Among The Class’ more extraordinary elements are its performances, with Bégaudeau himself playing the role of the teacher François and unseasoned kids playing each of the students. Cantet used three cameras on set, one to follow François, one to follow the central characters with whom François interacts, and one to catch spontaneous activity occurring outside the confines of the roughly established scenes. What emerges is akin to documentary, yet through its modicum of artifice it gets at truths that cinéma vérité often fails to yield. I, along with two other writers, spoke with Cantet via translator in a Toronto hotel, where he was asked about how he managed to capture such tremendous performances from his young, non-professional actors.
“By working with the students a long time, getting to know them, and respecting who they are, they came to trust me,” Cantet explains. “But it was also through creating characters on the basis of what they themselves proposed. Take Wei. Originally in the script there was a Chinese character named Ming, and he was very shy. He wouldn’t speak for fear of making mistakes. Then we met Wei Huang and he was essentially the opposite. He loves to talk, loves a good argument. There was no point in asking Wei to shut up and become something he’s not. As it happens, Wei’s a lot more interesting than Ming would have been.”

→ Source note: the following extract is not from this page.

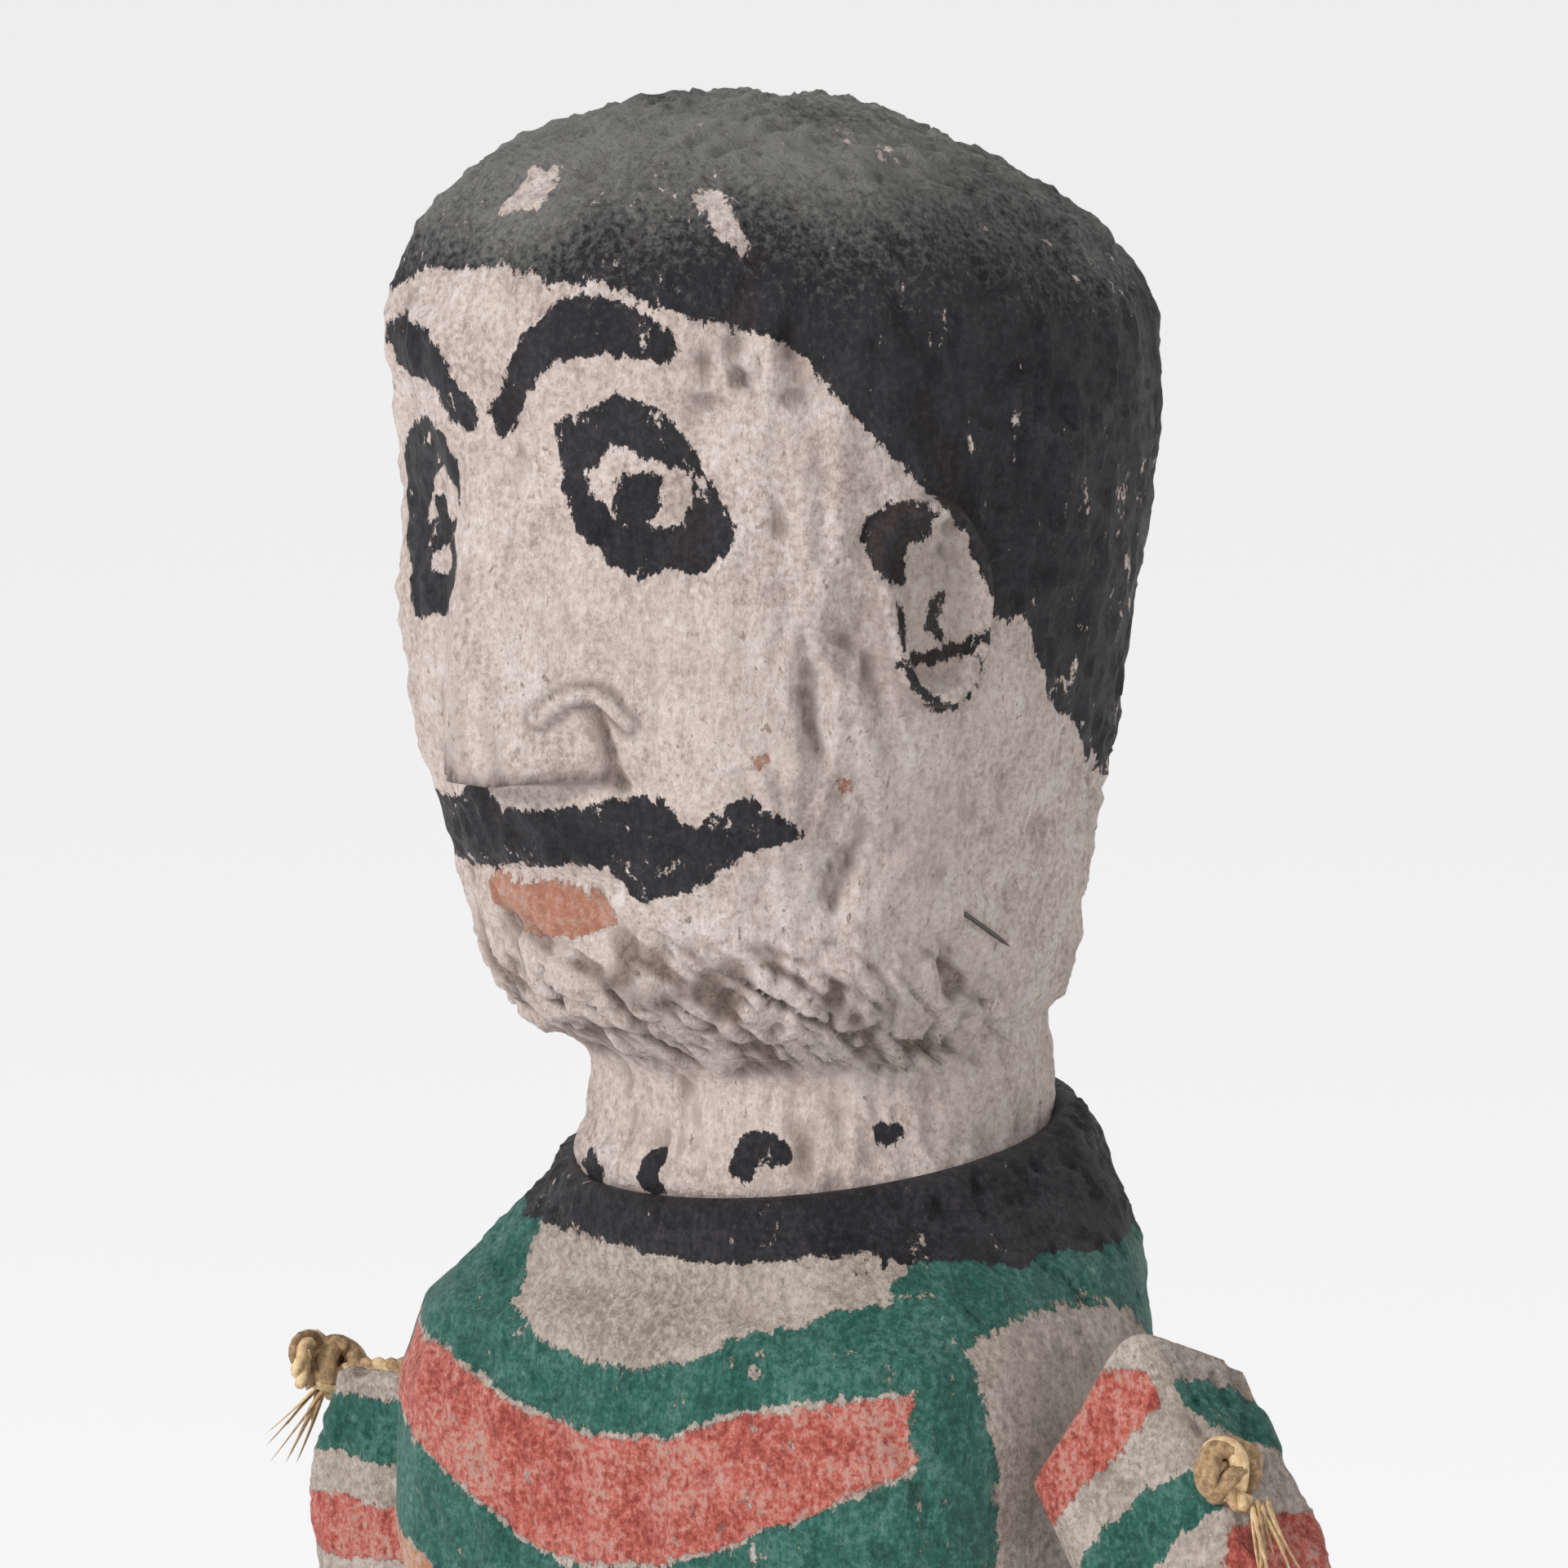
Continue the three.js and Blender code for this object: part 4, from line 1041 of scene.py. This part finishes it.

Souleymane survived the project’s evolution and, in contrast to the Ming character’s adapting to fit more fluidly with Huang’s outgoing persona, Franck Keïta was asked to reverse his normally shy demeanor. Clothes, that crucial component of teenage identity, played an enormous role in Keïta’s ability to bring out a side of himself that could plausibly behave like a bully. And the tension between Keïta’s tendencies and those of the character make Souleymane compelling, and ultimately sympathetic. As Cantet puts it, “you can see that behind this tough look is a very vulnerable sort of fragility.”
With slight exceptions, The Class unfolds entirely within the confines of the school—within the walls, as the French title states. Thus whatever we learn about these characters is gleaned through the rituals of school life. But what we learn composes not only portraits of individuals but some semblance of contemporary France’s sometimes fraught multiculturalism.

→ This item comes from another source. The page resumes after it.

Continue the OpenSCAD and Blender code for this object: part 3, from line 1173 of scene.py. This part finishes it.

“The idea was to show that the school was neither a sanctuary not a fortress,” says Cantet. “Therefore, everything that happens in the country has an effect on the school. It does happen that people get deported as illegal aliens. It does happen that kids who don’t do well in school get sent back to their home countries. Yet classes continue.”
Running parallel to situations stemming from contemporary cultural phenomena are others that are at least as old as the pedagogical tradition. A key scene where the mischievously charming Boubacar “outs” Souleymane’s curiosity about François’ sexual preferences reveals how closely questions about sex cling to young minds attempting to bring order to their surroundings.
“The part about François’ sexuality is actually in the book,” says Cantet. “Teachers have told him they’ve often encountered similar questions in the classroom, because at that age boys are very interested by anything sexual. Homosexuality is something that intrigues them, but they tend to respond with homophobia. Many teachers refuse to deal with a question like Souleymane’s, but François sees it as an opportunity to discuss, to widen horizons, to show them what’s problematic in their homophobia.”
I asked Cantet about François’ call for openness in his classroom, exemplified in the self-portraits he assigns. François’ policies prove precarious, yet there remains a bold polemic in his story about the importance of balancing privacy with a willingness to publicly share feelings. It gets François into some trouble when he steps out of bounds, yet it also allows some students to transcend the dominant rule of repression that keeps many in their shells.
“One of the things that François has been reproached for is using too much intimacy,” says Cantet. “But it’s so much more interesting when you deal with students on the basis of what is real, what a person’s real feelings are, where they stand, rather than glossing over things. François is an idealist. He tries to create a level playing field between himself and his class, and the system can work against him. Yet perhaps between these conflicting ideologies something valuable can emerge.”